7th Speaker of the Oregon House of Representatives
- In office 1870–1871
- Preceded by: John Whiteaker
- Succeeded by: Rufus Mallory

Personal details
- Born: September 11, 1822 Logan County, Kentucky
- Died: October 29, 1908 (aged 86) Salem, Oregon
- Party: Democratic Party
- Spouse: Zerelda Gibson

= Benjamin Hayden =

American politician (1822–1908)

Benjamin F. Hayden (September 11, 1822 – October 29, 1908) was an American attorney and politician in the state of Oregon. A native of Kentucky, he moved to the West Coast with the California Gold Rush in 1849 and to Oregon in 1852. A Democrat, he served in the Oregon House of Representatives, including the 1870 session as speaker of the body.

==Early life==
Hayden was born in Logan County, Kentucky, on September 11, 1822, but grew up in Illinois. As a young man he moved to Missouri before traveling west to California in 1849 for the gold rush. In 1850, Hayden returned to Missouri where he married Zerelda Gibson (b. 1832) who was from Lincoln County, Missouri.

==Oregon==
In 1852, the couple moved to what was then the Oregon Territory, settling in Polk County in the Willamette Valley. Hayden took up a Donation Land Claim in the Eola Hills near the community of Eola. There he was one of the early settlers and served as the first judge of Polk County in 1852.
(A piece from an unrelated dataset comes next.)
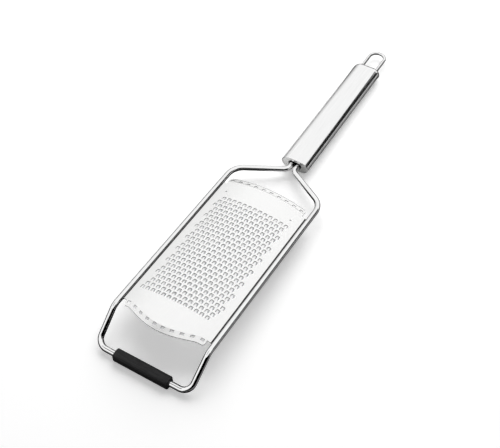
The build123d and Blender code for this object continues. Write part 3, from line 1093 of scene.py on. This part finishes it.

In 1855, the Rogue River War began in Southern Oregon, with Hayden forming a company of troops and serving as captain of the company. Following service in the war against the Native Americans, he returned to the practice of law in 1856 and was a prominent lawyer in the Willamette Valley. In 1857, he was elected to represent Polk and Tillamook counties in the Oregon Territorial Legislature.

In 1870, Hayden was elected to the Oregon House of Representatives as a Democrat for a two-year term. Representing Polk County, he was also selected as the speaker of the house for the 1870 legislative session.

==Later years and family==
Hayden would later move to Salem. He and his wife had six children, Estella, Dora, Benjamin N., Samuel Lee, and George. Oregon historian Ben Maxwell is a grandson. Benjamin Hayden died on October 29, 1908, in Salem and was buried at the Salem Pioneer Cemetery.